Experts at the Washington, D.C.-based Center for Economic and Policy Research, who have long touted the current housing boom as a bubble, have selected the winner of an essay contest aimed at bursting their bubble theory.
 
Hilary Croke, a Federal Reserve Board employee, wrote a four-page essay expressing her personal view that while the inflation of housing costs is expected to decelerate, “a collapse commensurate with previous asset price bubbles is unlikely.”
 
The Center for Economic and Policy Research, which focuses on economic and social issues, launched the essay contest in January. Entrants were asked to explain: “Why there is no housing bubble.”
 
Croke’s essay, which includes accompanying charts and tables with housing statistics, notes that demand for housing “has increased substantially,” housing inventories are low, and tax incentives, low interest rates and a growth in the mortgage lending industry have made home ownership more accessible.
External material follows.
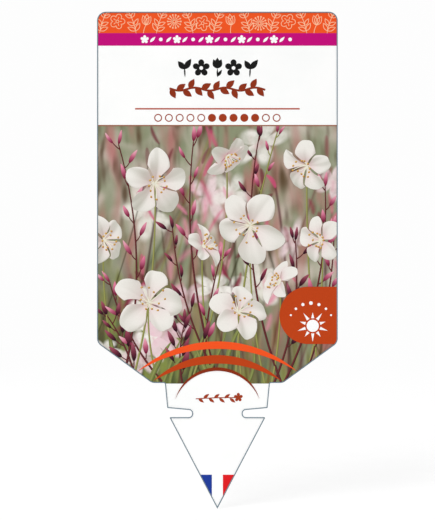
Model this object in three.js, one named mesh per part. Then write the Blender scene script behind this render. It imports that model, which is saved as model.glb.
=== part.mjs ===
// A push-in plant label for a potted garden plant: one sheet of stiff white plastic,
// cut out by a die. A tall printed card stands on a short neck, and the neck ends in a
// barbed lance that is pushed into the soil. Two side notches between the neck and the
// barbs let the label also sit in the slot of a pot rim or a tray.
// Units are millimetres. X runs to the right across the card, Y runs into the sheet
// from its printed front to its back, and Z points up. The origin is the middle of the
// sheet, level with the middle of the two notches.
import * as THREE from "three";

// The sheet
const SHEET_THICKNESS = 0.5;
const CUT_EDGE_ROUNDING = 0.06; // the die leaves the edge very slightly rounded
const CUT_EDGE_STEPS = 2;
const ARC_SEGMENTS = 4; // each rounded corner gets twice this many steps

// The card
const CARD_WIDTH = 80.5;
const CARD_TOP = 134.4; // height above the notches
const CARD_BOTTOM = 10.25;
const CARD_BOTTOM_WIDTH = 43.8; // between the two sloped lower corners
const SHOULDER_HEIGHT = 23.7; // where the straight sides meet the slopes
const CARD_CORNER_RADIUS = 3;

// The neck, a little narrower at its foot
const NECK_TOP_WIDTH = 35.2;
const NECK_FOOT_WIDTH = 33.6;
const NECK_FOOT_HEIGHT = 1.9;
const NECK_CORNER_RADIUS = 0.4;

// The two notches that run in from the sides and end round
const NOTCH_INNER_SPACING = 17; // the sheet that is left between them
const NOTCH_ROOF = 1.14; // at the inner end; from there it rises outwards
const NOTCH_FLOOR = -1.06;
const NOTCH_END_RADIUS = 1.07;

// The lance with its two barbs
const BARB_WIDTH = 32.3;
const LANCE_TIP = -31.85; // where the two edges would meet if the tip weren't rounded
const TIP_RADIUS = 0.1;
const SHARP_CORNER_RADIUS = 0.3;

// The corners of the right half, from the barb up to the top of the card
const RIGHT_CORNERS = [
  { x: BARB_WIDTH / 2, z: NOTCH_FLOOR, radius: SHARP_CORNER_RADIUS },
  { x: NOTCH_INNER_SPACING / 2, z: NOTCH_FLOOR, radius: NOTCH_END_RADIUS },
  { x: NOTCH_INNER_SPACING / 2, z: NOTCH_ROOF, radius: NOTCH_END_RADIUS },
  { x: NECK_FOOT_WIDTH / 2, z: NECK_FOOT_HEIGHT, radius: SHARP_CORNER_RADIUS },
  { x: NECK_TOP_WIDTH / 2, z: CARD_BOTTOM, radius: NECK_CORNER_RADIUS },
  { x: CARD_BOTTOM_WIDTH / 2, z: CARD_BOTTOM, radius: CARD_CORNER_RADIUS },
  { x: CARD_WIDTH / 2, z: SHOULDER_HEIGHT, radius: CARD_CORNER_RADIUS },
  { x: CARD_WIDTH / 2, z: CARD_TOP, radius: CARD_CORNER_RADIUS },
];

// The whole outline, counterclockwise as seen from the front
function labelCorners() {
  const tip = { x: 0, z: LANCE_TIP, radius: TIP_RADIUS };
  const left = RIGHT_CORNERS.map((corner) => ({ ...corner, x: -corner.x }));
  return [tip, ...RIGHT_CORNERS, ...left.reverse()];
}

// A closed shape through the corners, each one turned into an arc of its own radius
function roundedShape(corners) {
  const shape = new THREE.Shape();
  corners.forEach((corner, i) => {
    const before = corners[(i + corners.length - 1) % corners.length];
    const after = corners[(i + 1) % corners.length];
    const point = new THREE.Vector2(corner.x, corner.z);
    const back = new THREE.Vector2(before.x, before.z).sub(point).normalize();
    const ahead = new THREE.Vector2(after.x, after.z).sub(point).normalize();
    const halfAngle = Math.acos(back.dot(ahead)) / 2;
    const tangent = corner.radius / Math.tan(halfAngle);
    const middle = back.clone().add(ahead).normalize();
    const centre = middle.multiplyScalar(corner.radius / Math.sin(halfAngle)).add(point);
    const from = back.clone().multiplyScalar(tangent).add(point).sub(centre);
    const to = ahead.clone().multiplyScalar(tangent).add(point).sub(centre);
    const turnsRight = back.cross(ahead) > 0;
    shape.absarc(centre.x, centre.y, corner.radius, from.angle(), to.angle(), turnsRight);
  });
  shape.closePath();
  return shape;
}

// The die-cut sheet, its printed front facing -Y
function labelSheet() {
  const flatDepth = SHEET_THICKNESS - 2 * CUT_EDGE_ROUNDING;
  const geometry = new THREE.ExtrudeGeometry(roundedShape(labelCorners()), {
    depth: flatDepth,
    curveSegments: ARC_SEGMENTS,
    bevelEnabled: true,
    bevelThickness: CUT_EDGE_ROUNDING,
    bevelSize: CUT_EDGE_ROUNDING,
    bevelOffset: -CUT_EDGE_ROUNDING,
    bevelSegments: CUT_EDGE_STEPS,
  });
  const whitePlastic = new THREE.MeshStandardMaterial({
    color: 0xf7f8f8,
    roughness: 0.35,
    metalness: 0,
  });
  const sheet = new THREE.Mesh(geometry, whitePlastic);
  sheet.name = "label_sheet";
  sheet.rotation.x = Math.PI / 2;
  sheet.position.y = flatDepth / 2;
  return sheet;
}

const plantLabel = new THREE.Group();
plantLabel.add(labelSheet());

export default plantLabel;
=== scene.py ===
# %% [markdown]
# A printed push-in plant label, dressed for a photograph.
# The real thing is one sheet of stiff white plastic, half a millimetre thick, cut out by
# a die and printed on its front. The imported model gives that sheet. This lesson prints it:
# every area of ink is a very thin film of its own that lies on the sheet, and films that
# are printed over others lie a few hundredths of a millimetre further out.
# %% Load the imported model
import math
import random

import bmesh
import bpy
from mathutils import Matrix, Vector


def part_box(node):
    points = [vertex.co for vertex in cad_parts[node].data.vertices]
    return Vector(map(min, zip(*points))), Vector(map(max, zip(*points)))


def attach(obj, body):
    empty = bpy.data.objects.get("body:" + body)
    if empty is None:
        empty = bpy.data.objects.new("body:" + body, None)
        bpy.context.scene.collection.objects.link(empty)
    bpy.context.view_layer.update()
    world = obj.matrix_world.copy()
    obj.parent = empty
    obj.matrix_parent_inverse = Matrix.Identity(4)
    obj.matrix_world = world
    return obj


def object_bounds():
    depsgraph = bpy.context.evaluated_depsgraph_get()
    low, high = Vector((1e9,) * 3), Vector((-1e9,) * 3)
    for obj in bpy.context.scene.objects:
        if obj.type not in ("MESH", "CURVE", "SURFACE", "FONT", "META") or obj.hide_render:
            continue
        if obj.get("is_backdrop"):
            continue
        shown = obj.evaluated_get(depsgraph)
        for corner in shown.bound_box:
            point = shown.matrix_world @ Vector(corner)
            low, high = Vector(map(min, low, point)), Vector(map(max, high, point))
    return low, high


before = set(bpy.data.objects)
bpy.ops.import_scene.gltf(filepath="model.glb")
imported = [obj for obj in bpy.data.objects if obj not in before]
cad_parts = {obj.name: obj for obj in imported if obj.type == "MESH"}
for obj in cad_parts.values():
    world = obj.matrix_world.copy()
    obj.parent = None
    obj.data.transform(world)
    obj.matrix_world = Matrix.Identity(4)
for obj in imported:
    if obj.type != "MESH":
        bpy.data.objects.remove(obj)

cad_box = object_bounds()
SHEET = "label_sheet"
sheet_low, sheet_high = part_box(SHEET)
print("nodes:", sorted(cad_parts), "size in mm:", [round(1000 * s, 2) for s in sheet_high - sheet_low])

# %% [markdown]
# Print shops measure in millimetres, so the places of all prints are written in
# millimetres and turned into metres once. Heights count from the notches, as in the
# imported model, and the card's outer edges are read from it. Across, x counts from the
# middle of the card.
# %% Millimetres, and the places of the printed areas
MM = 0.001
CARD_HALF = sheet_high.x / MM
CARD_TOP = sheet_high.z / MM
TIP = sheet_low.z / MM
FRONT = sheet_low.y / MM
EDGE_ROUNDING = 0.06  # of the cut edge, which the inks stay inside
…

Also, real estate “has become an increasingly attractive investment option,” Croke noted.
 
Increasing house prices could be attributed, in part, to an increase in the quality of housing, she also noted, and the median size for new one-family houses completed has increased from 1,525 square feet in 1972 to 2,114 in 2002, with newer homes more likely to contain more bedrooms, bathrooms and to have air conditioning systems.
 
In a two-page refutation to this essay, center co-director Dean Baker, who received a doctorate degree in economics from the University of Michigan, wrote, “The fact that people are borrowing against their homes at a rapid rate (more than $750 billion in 2003) is more evidence of an unsustainable bubble. The ratio of mortgage debt to home equity is at record highs. This fact is especially scary given that equity values may be inflated by as much as 20 to 30 percent as a result of the housing bubble, and that the nation’s demographics (with the baby boomers approaching retirement) suggest that many homeowners should have largely paid off their mortgages.”
 
He also argues that new homes are being built “faster than can be supported by population and income growth,” and that the nation is headed for a $2 trillion to $3 trillion loss in housing wealth, “and a downturn that is even worse than the fallout from the stock market crash.”